The question the 2025 books raise is whether this is a deliberate business model or a temporary fill-in for a missing loan book.

A Sharp Reversal From 2021

The contrast with 2021 is stark. In 2021, the country’s 52 major banks generated combined income of Tk40,793 crore, with interest income contributing 47% of the total. Five years on, the balance has shifted, with two of the three named lenders reporting double-digit declines in net interest income and investment-income growth of comparable magnitude. Sonali Bank alone has seen its net interest income fall by more than Tk1,100 crore in a single year.

Outstanding loans to the private sector stood at Tk18 lakh crore in March, according to Bangladesh Bank data, even as growth in those loans has cooled.

  • Private sector credit growth: 4.98% in May 2026 (Bangladesh Bank, cited 5 July).
  • Private sector credit growth: 4.75% in April 2026 (Bangladesh Bank, cited 5 July).
  • Private sector credit growth: 4.72% in March 2026, a 24-year low (Bangladesh Bank, cited 5 July).
  • 2021 income mix for 52 banks: Tk40,793 crore combined; interest income 47% (cited 5 July).
  • Outstanding private-sector loans in March 2026: Tk18 lakh crore (Bangladesh Bank data, cited 5 July).

The single biggest reason is the demand side: businesses are not asking for as much credit.
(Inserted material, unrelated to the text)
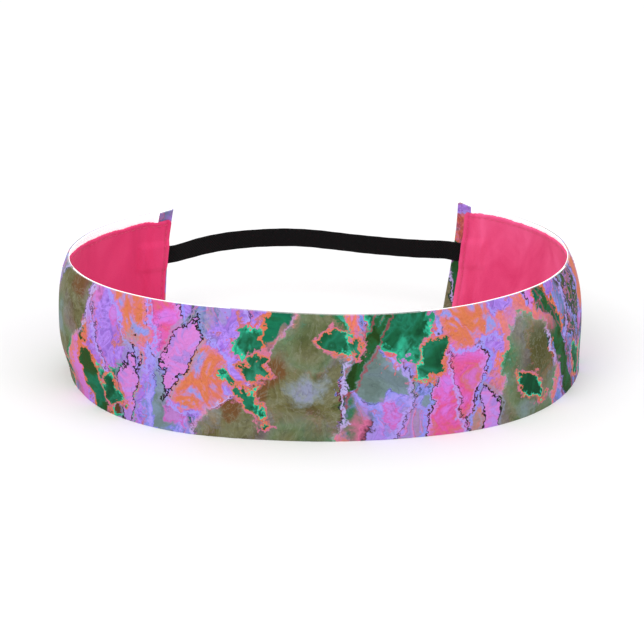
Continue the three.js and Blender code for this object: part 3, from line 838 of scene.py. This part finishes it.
def build_cover():
    path = cover_path()
    a = np.gradient(path[:, 0])
    b = np.gradient(path[:, 1])
    l = np.hypot(a, b)
    ns, nd = -b / l, a / l
    r = 0.22
    z = np.concatenate([np.linspace(r, 2.2, 5)[:-1], np.linspace(2.2, BAND_W - 2.2, 58),
                        np.linspace(BAND_W - 2.2, BAND_W - r, 5)[1:]])
    # the printed face is on the side that turns outwards along the main run
    ring = section(z, 1.0, r)
    zz = np.array([q[0] for q in ring])
    off = np.array([q[1] for q in ring])
    kind = np.array([q[2] for q in ring])
    half = COVER_T / 2
    s = path[:, 0][:, None] - ns[:, None] * off[None, :] * half
    d = path[:, 1][:, None] - nd[:, None] * off[None, :] * half
    v = np.broadcast_to(zz[None, :] / BAND_W, s.shape)
    P = in_band(s, d, v)
    n, k = s.shape
    quads = tube_faces(n, k)
    jj = np.tile(np.arange(k), n - 1)
    kn = kind[(jj + 1) % k]
    k0 = kind[jj]
    fmat = np.where((k0 == 0) & (kn == 0), 0, 1)
    # the print wraps the first sliver of the upper and lower rims
    ring_i = np.arange(k)
    nz = len(z)
    fmat = np.where((jj == nz - 1) | (jj == nz) | (jj == k - 1) | (jj == k - 2), 0, fmat)
    wings = np.repeat((np.abs(path[:-1, 0]) > 122) | (np.abs(path[:-1, 0]) < 38), k)
    fmat = np.where(wings & ((jj == nz + 1) | (jj == nz + 2)), 0, fmat)
    caps, cmat = [], []
    for st in (0, n - 1):
        base = st * k
        col = np.arange(nz)
        back = base + nz + 6 + (nz - 1 - col)
        front = base + col
        caps.append(np.stack([front[:-1], front[1:], back[1:], back[:-1]], -1)[:, ::(1 if st else -1)])
        cmat += [1] * (nz - 1)
    rim_caps = []
    for st in (0, n - 1):
        base = st * k
        top = [base + nz - 1 + i for i in range(8)]
        low = [base + nz + 6 + nz - 1 + i for i in range(7)] + [base]
        for poly in (top, low):
            rim_caps.append(poly if st == 0 else poly[::-1])
    faces = [quads] + caps + [np.array(rim_caps)]
    vol_faces = flip_if_inward(P.reshape(-1, 3), [quads])
    flipped = not np.array_equal(vol_faces[0], quads)
    if flipped:
        faces = [np.asarray(f)[:, ::-1] for f in faces]
    run_len = np.broadcast_to(path[:, 2][:, None], s.shape)
    attrs = {"cloth": np.stack([run_len, v * BAND_W, np.broadcast_to(off[None, :] * half, s.shape)], -1).reshape(-1, 3)}
    f = print_fields(run_len.ravel(), (v * BAND_W).ravel())
    attrs.update(f)
    fm = np.concatenate([fmat, np.array(cmat), np.ones(len(rim_caps))])
    return make_mesh("cover_ribbon", P.reshape(-1, 3), faces, [PRINT, REVERSE], fm, attrs)


# ---------- lining ----------
MARGIN, END_MARGIN = 2.7, 4.0
SEAM_INSET, END_SEAM_INSET = 1.8, 2.2
STITCH = 3.1  # stitch pitch


def margin(s):
    inside = np.minimum(s - S_L, S_R - s)
    return END_MARGIN + (MARGIN - END_MARGIN) * smooth(inside / 14)


def lining_base(s, z):
    """Depth of what the lining lies on: the cover, then the hem, then the elastic's end."""
    inside = np.minimum(s - S_L, S_R - s)
    zc = np.where(s < 0, ELASTIC_Z_L, ELASTIC_Z_R)
    hem = 1.3 * smooth((12.5 - inside) / 4.5)
    tab = 1.05 * smooth((16.0 - inside) / 3.2) * smooth((7.6 - np.abs(z - zc)) / 3.5)
    return COVER_T + 0.03 + hem + tab


def top_shift(s):
    """How far the lining's upper edge strays from its margin, in mm."""
    return np.interp(s, [-212, -204, -190, -160, -130, -110, -90, 100, 116, 126, 138, 152, 175, 220],
                     [-0.1, -0.7, -1.1, -1.1, -1.0, -0.7, 0.0, 0.0, -1.2, -1.8, -1.2, 0.3, 0.7, 0.7])


def lining_edges(s):
    jag = waves(s, 0.0, 5, [(0.10, 3.1, 1e6), (0.14, 7.7, 1e6), (0.16, 16.0, 1e6), (0.07, 1.9, 1e6)])
    jag2 = waves(s, 0.0, 6, [(0.10, 3.3, 1e6), (0.14, 8.3, 1e6), (0.14, 19.0, 1e6), (0.07, 1.7, 1e6)])
    lo = margin(s) + jag
    hi = BAND_W - margin(s) + jag2 + top_shift(s)
    return lo, hi


def seam_row(s, lower):
    lo, hi = margin(s), BAND_W - margin(s) + top_shift(s)
    return lo + SEAM_INSET if lower else hi - SEAM_INSET


def lining_relief(s, z):
    """Returns how far the velvet stands off what is under it, and how much painted shade darkens the seam lines pressed
    into it.
    """
    puff = 0.22 + waves(s, z, 21, [(0.10, 26, 44), (0.08, 14, 33), (0.05, 8, 21)])
    wing = smooth((s - 135) / 40)
    # soft slanting wrinkles in the right wing, fainter ones in the left
    for s0, lean, amp, width in ((176, 0.10, 0.55, 4.5), (188, -0.16, 0.42, 4.0), (163, 0.22, 0.50, 5.5),
                                 (201, 0.05, 0.34, 3.2), (150, -0.1, 0.34, 6.0)):
        q = (s - s0 - lean * (z - 25)) / width
        puff = puff + wing * amp * np.exp(-q * q) * (0.6 + 0.4 * np.sin(z / 9.0 + s0))
    wing_l = smooth((-135 - s) / 40)
    for s0, lean, amp, width in ((-170, 0.12, 0.20, 6.0), (-190, -0.2, 0.18, 5.0), (-152, 0.1, 0.16, 7.0)):
        q = (s - s0 - lean * (z - 25)) / width
        puff = puff + wing_l * amp * np.exp(-q * q) * (0.6 + 0.4 * np.sin(z / 8.0 + s0))
    # the second value is painted shade: a darker colour laid into the seam grooves
    seam_shade = np.zeros(np.broadcast(s, z).shape)
    for lower in (True, False):
        row = seam_row(s, lower)
        groove = np.exp(-((z - row) / 0.55) ** 2)
        pull = 0.65 + 0.35 * np.cos(2 * math.pi * s / STITCH)
        puff = puff - 0.15 * groove * pull
        seam_shade = np.maximum(seam_shade, groove * 0.22)
    for s0, deep in ((S_L + SETBACK_L + END_SEAM_INSET, 1.0), (S_R - SETBACK_R - END_SEAM_INSET, 1.0)):
        groove = np.exp(-((s - s0) / 0.60) ** 2) * deep
        pull = 0.7 + 0.3 * np.cos(2 * math.pi * z / STITCH)
        puff = puff - 0.34 * groove * pull
        seam_shade = np.maximum(seam_shade, groove * 0.85)
    return puff, seam_shade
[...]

Banks are not lending less on purpose; they are lending less because the customers are not borrowing. The shift to government paper is the consequence, not the strategy.

A Fragile Substitute for Lending

A senior commercial banker said sustainable banking growth ultimately depends on expanding credit rather than investment in government securities. While treasury bills and bonds currently provide attractive returns, lower yields in future could reduce banks’ investment income, he cautioned.

That warning reframes the 2025 results. The investment-income gains at Sonali, Eastern and BRAC banks are priced off a treasury-bill cycle that the same bankers expect to compress. If yields on government paper fall back toward historical norms while private-sector borrowing stays weak, the cushion that allowed the three lenders to post investment-income growth would erode.

Stronger private-sector borrowing, he said, remains essential for both banks and the broader economy.

Frequently Asked Questions

What is private credit growth and why does it matter?

Private credit growth is the year-on-year change in loans extended by banks to businesses and individuals outside the government. Bangladesh Bank has published the data series since 2003, and March’s reading of 4.72% was the lowest in the 24-year span. A falling reading signals that businesses are borrowing less, which compresses traditional interest income at banks.

What is a non-performing loan?

A non-performing loan is a loan on which the borrower is in default or close to it, typically defined as past due for 90 days or more. Rising NPLs make banks cautious about new lending and force recoveries onto groups that may not pay back in full, both of which are flagged as drivers of the current slowdown.

What is a treasury bill?

A treasury bill is a short-term government debt instrument, typically maturing in 91, 182 or 364 days, sold to banks and other investors. Returns on Bangladeshi treasury bills have been running at about 11%, and banks record the income they earn as investment income rather than interest income.

Why are Bangladesh businesses borrowing less?

Bankers and analysts cite sluggish private investment, rising non-performing loans, weak loan recovery from large business groups, and political and economic uncertainty. Nassa, Beximco and Gazi group factories have closed, while other large groups are operating at only 30-40% of capacity and have cut production by 60-70% since the fall of the Awami League government.